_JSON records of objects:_
=-=-=
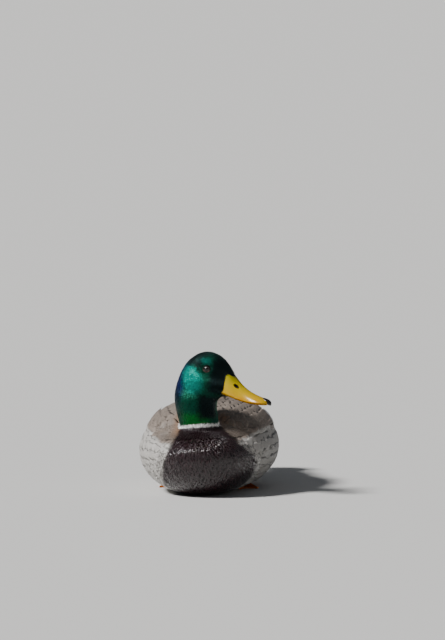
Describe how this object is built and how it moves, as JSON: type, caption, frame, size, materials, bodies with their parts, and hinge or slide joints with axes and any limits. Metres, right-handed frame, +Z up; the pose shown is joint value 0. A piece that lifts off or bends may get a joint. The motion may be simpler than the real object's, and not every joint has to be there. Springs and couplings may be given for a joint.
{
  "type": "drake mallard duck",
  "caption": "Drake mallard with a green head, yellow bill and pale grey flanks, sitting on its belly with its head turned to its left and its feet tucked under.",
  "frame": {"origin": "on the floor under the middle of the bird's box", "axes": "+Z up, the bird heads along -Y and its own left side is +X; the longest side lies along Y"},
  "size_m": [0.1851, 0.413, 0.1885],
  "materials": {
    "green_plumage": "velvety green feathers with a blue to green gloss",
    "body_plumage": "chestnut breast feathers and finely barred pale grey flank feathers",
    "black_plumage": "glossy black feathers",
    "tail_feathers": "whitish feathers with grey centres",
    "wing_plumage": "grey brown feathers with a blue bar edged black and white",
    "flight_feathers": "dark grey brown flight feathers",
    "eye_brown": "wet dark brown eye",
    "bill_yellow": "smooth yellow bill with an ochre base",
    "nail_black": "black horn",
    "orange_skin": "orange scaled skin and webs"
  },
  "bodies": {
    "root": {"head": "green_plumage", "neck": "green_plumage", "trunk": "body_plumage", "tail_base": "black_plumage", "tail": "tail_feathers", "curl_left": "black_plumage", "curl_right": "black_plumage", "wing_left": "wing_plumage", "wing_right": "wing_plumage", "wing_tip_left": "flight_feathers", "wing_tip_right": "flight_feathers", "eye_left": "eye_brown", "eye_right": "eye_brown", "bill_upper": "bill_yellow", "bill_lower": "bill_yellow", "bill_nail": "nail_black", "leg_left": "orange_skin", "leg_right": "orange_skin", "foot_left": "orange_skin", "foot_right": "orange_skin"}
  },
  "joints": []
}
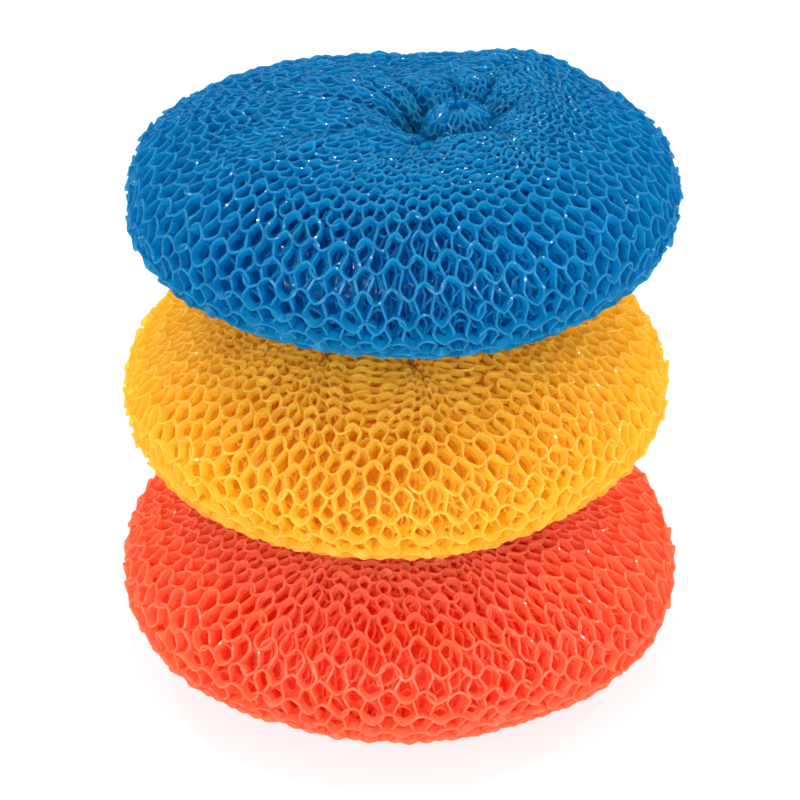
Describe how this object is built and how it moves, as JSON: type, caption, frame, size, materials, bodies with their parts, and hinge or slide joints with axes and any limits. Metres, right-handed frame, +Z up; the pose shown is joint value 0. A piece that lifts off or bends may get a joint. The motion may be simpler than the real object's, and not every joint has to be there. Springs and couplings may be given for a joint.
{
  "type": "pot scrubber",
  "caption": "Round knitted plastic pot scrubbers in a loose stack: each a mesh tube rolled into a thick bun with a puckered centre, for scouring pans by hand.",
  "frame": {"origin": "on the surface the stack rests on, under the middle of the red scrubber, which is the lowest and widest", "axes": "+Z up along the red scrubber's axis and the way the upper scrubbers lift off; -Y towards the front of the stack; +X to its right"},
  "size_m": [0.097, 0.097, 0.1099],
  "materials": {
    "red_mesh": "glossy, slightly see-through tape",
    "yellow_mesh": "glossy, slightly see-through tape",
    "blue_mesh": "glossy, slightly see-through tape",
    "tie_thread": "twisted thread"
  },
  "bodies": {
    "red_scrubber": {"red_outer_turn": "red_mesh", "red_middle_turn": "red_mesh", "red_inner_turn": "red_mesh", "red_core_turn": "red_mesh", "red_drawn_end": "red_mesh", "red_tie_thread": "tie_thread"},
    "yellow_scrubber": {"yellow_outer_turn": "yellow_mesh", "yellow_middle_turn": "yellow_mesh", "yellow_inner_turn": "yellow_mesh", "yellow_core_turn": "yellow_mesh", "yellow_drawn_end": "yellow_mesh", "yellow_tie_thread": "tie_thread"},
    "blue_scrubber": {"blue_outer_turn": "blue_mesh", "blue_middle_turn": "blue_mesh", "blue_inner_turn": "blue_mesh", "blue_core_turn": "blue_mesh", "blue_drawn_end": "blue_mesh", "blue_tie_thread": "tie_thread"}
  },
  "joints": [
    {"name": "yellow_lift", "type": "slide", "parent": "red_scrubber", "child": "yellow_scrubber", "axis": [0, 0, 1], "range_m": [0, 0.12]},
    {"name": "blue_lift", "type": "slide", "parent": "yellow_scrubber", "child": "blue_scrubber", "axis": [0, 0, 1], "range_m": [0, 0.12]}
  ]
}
=-=-=
Copy the entries above exactly, leaving none out.

_Complete response:_
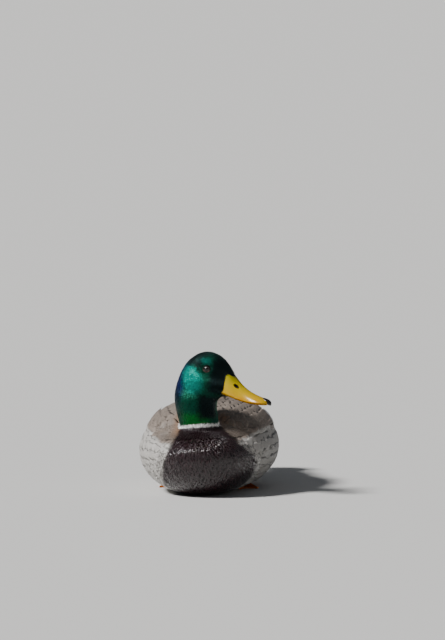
Describe how this object is built and how it moves, as JSON: type, caption, frame, size, materials, bodies with their parts, and hinge or slide joints with axes and any limits. Metres, right-handed frame, +Z up; the pose shown is joint value 0. A piece that lifts off or bends may get a joint. The motion may be simpler than the real object's, and not every joint has to be there. Springs and couplings may be given for a joint.
{
  "type": "drake mallard duck",
  "caption": "Drake mallard with a green head, yellow bill and pale grey flanks, sitting on its belly with its head turned to its left and its feet tucked under.",
  "frame": {"origin": "on the floor under the middle of the bird's box", "axes": "+Z up, the bird heads along -Y and its own left side is +X; the longest side lies along Y"},
  "size_m": [0.1851, 0.413, 0.1885],
  "materials": {
    "green_plumage": "velvety green feathers with a blue to green gloss",
    "body_plumage": "chestnut breast feathers and finely barred pale grey flank feathers",
    "black_plumage": "glossy black feathers",
    "tail_feathers": "whitish feathers with grey centres",
    "wing_plumage": "grey brown feathers with a blue bar edged black and white",
    "flight_feathers": "dark grey brown flight feathers",
    "eye_brown": "wet dark brown eye",
    "bill_yellow": "smooth yellow bill with an ochre base",
    "nail_black": "black horn",
    "orange_skin": "orange scaled skin and webs"
  },
  "bodies": {
    "root": {"head": "green_plumage", "neck": "green_plumage", "trunk": "body_plumage", "tail_base": "black_plumage", "tail": "tail_feathers", "curl_left": "black_plumage", "curl_right": "black_plumage", "wing_left": "wing_plumage", "wing_right": "wing_plumage", "wing_tip_left": "flight_feathers", "wing_tip_right": "flight_feathers", "eye_left": "eye_brown", "eye_right": "eye_brown", "bill_upper": "bill_yellow", "bill_lower": "bill_yellow", "bill_nail": "nail_black", "leg_left": "orange_skin", "leg_right": "orange_skin", "foot_left": "orange_skin", "foot_right": "orange_skin"}
  },
  "joints": []
}
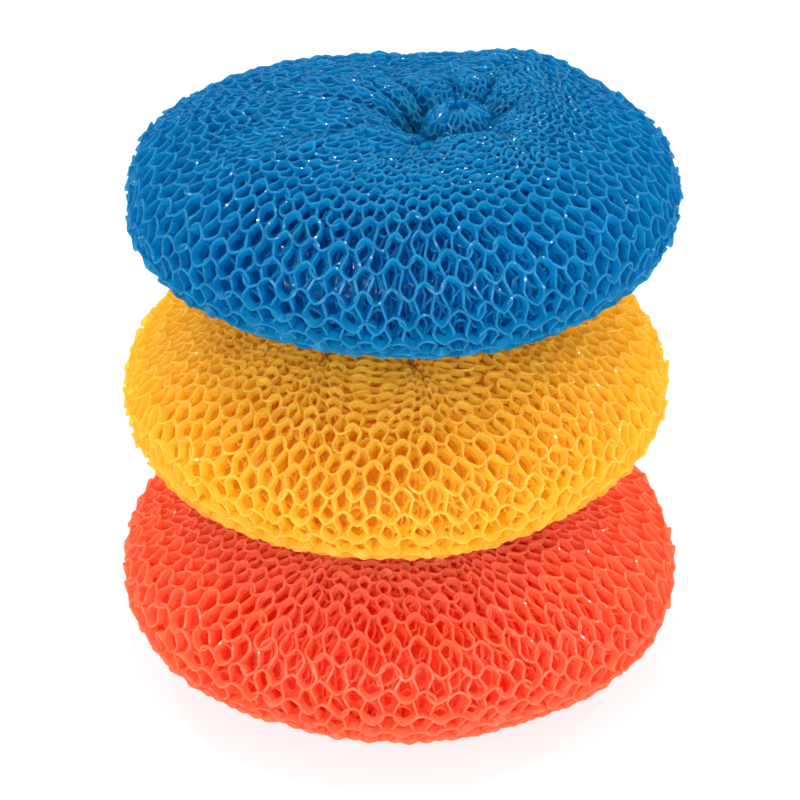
Describe how this object is built and how it moves, as JSON: type, caption, frame, size, materials, bodies with their parts, and hinge or slide joints with axes and any limits. Metres, right-handed frame, +Z up; the pose shown is joint value 0. A piece that lifts off or bends may get a joint. The motion may be simpler than the real object's, and not every joint has to be there. Springs and couplings may be given for a joint.
{
  "type": "pot scrubber",
  "caption": "Round knitted plastic pot scrubbers in a loose stack: each a mesh tube rolled into a thick bun with a puckered centre, for scouring pans by hand.",
  "frame": {"origin": "on the surface the stack rests on, under the middle of the red scrubber, which is the lowest and widest", "axes": "+Z up along the red scrubber's axis and the way the upper scrubbers lift off; -Y towards the front of the stack; +X to its right"},
  "size_m": [0.097, 0.097, 0.1099],
  "materials": {
    "red_mesh": "glossy, slightly see-through tape",
    "yellow_mesh": "glossy, slightly see-through tape",
    "blue_mesh": "glossy, slightly see-through tape",
    "tie_thread": "twisted thread"
  },
  "bodies": {
    "red_scrubber": {"red_outer_turn": "red_mesh", "red_middle_turn": "red_mesh", "red_inner_turn": "red_mesh", "red_core_turn": "red_mesh", "red_drawn_end": "red_mesh", "red_tie_thread": "tie_thread"},
    "yellow_scrubber": {"yellow_outer_turn": "yellow_mesh", "yellow_middle_turn": "yellow_mesh", "yellow_inner_turn": "yellow_mesh", "yellow_core_turn": "yellow_mesh", "yellow_drawn_end": "yellow_mesh", "yellow_tie_thread": "tie_thread"},
    "blue_scrubber": {"blue_outer_turn": "blue_mesh", "blue_middle_turn": "blue_mesh", "blue_inner_turn": "blue_mesh", "blue_core_turn": "blue_mesh", "blue_drawn_end": "blue_mesh", "blue_tie_thread": "tie_thread"}
  },
  "joints": [
    {"name": "yellow_lift", "type": "slide", "parent": "red_scrubber", "child": "yellow_scrubber", "axis": [0, 0, 1], "range_m": [0, 0.12]},
    {"name": "blue_lift", "type": "slide", "parent": "yellow_scrubber", "child": "blue_scrubber", "axis": [0, 0, 1], "range_m": [0, 0.12]}
  ]
}